Este é
talvez o filme português mais extraordinário (e inesperado) estreado nos últimos anos. Digo «extraordinário»
por sair de todas as regras do cinema e do teatro. Extra-ordinário.
Não há
ninguém que não saia do cinema que não tenha a sensação de que esteve fora do enquadramento.
Porém, é
um filme que resplandece em ternura. Um filme cheio de carinho, feito de amigos para amigos, nós, espectadores, incluídos. É a vida de um quase reformado Luís Rovisco
(o incrível Miguel Lobo Antunes!) que trabalha numa empresa de quase sucesso, especializada
em câmaras de vigilância e sistemas de segurança, com trabalho por todo o país,
principalmente no Algarve, onde o romance acontecerá.
Ele é
divorciado, o carro avaria, o gatinho morre, tem um neto que deve sempre ajudar
os pais a pôr a mesa, vive algures, mas é quase infeliz pois ainda acredita na
sua quase felicidade e no valor do seu trabalhado.
É uma comédia filmada sempre com um certo grão na imagem e o guarda-roupa, sempre triste. As paredes com infiltrações. A natureza tem palmeiras enfezadas.
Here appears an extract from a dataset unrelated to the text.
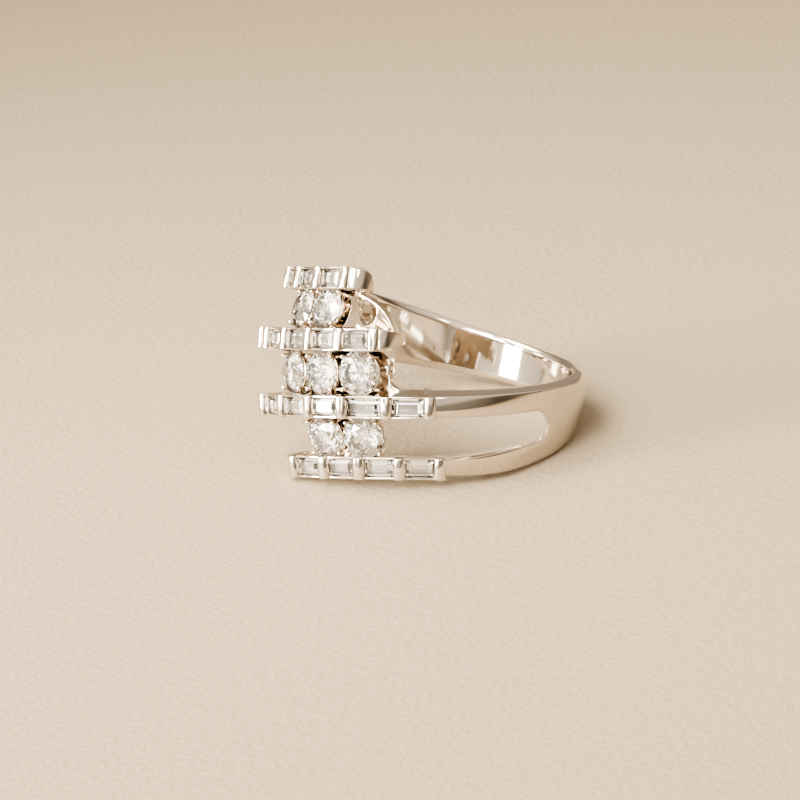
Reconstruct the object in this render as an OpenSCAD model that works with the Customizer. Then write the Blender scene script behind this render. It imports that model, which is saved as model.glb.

Ele trabalha com o Teixeira (o extraordinário Américo Silva!). Ele irá
encontrar uma antiga paixão, a Lucinda (a maravilhosa Luísa Cruz!). Alguém pode
comparar este filme com algumas das comédias de Cottinelli-Telmo ou António
Lopes Ribeiro, mas é errado. Nestes, o teatro é assumido como palco real. Em
«Technoboss», a comédia é feita por planos cinematográficos sincopados, senão
desconexos, onde o estúdio é visível e os rolos com paisagens pintadas vão
passando enquanto Luís Rovisco vai fingindo que conduz e vai cantando sempre.
Como quem canta no banho. Também o diálogo pode surgir em voz-off, como se fosse pensamento, enquanto as personagens dialogantes apenas se olham.
Luís
Rovisco canta com a banda do foyer do hotel. É acordado, em pesadelo, com uma
banda de heavy-metal que lhe canta uma canção de embalar. O coro grego fala
pela voz de um coro masculino de cante alentejano na recepção do hotel….
Afinal,
vai tudo acabar bem numa cena cantada entre lençóis e cumplicidade carinhosa. Mais
uma vez, a cancela do parque de estacionamento do hotel ficará a pulsar, avariada,
ininterrupta, com o vigor do amor.
jef,
novembro 2019
«Technoboss»
de João Nicolau. Com Miguel Lobo Antunes, Luísa Cruz, Américo Silva, Sandra
Faleiro, Duarte Guimarães, José Raposo. Música: Luís José Martins, Pedro Silva
Martins, Norberto Lobo. Portugal, 2019, Cores, 112 min.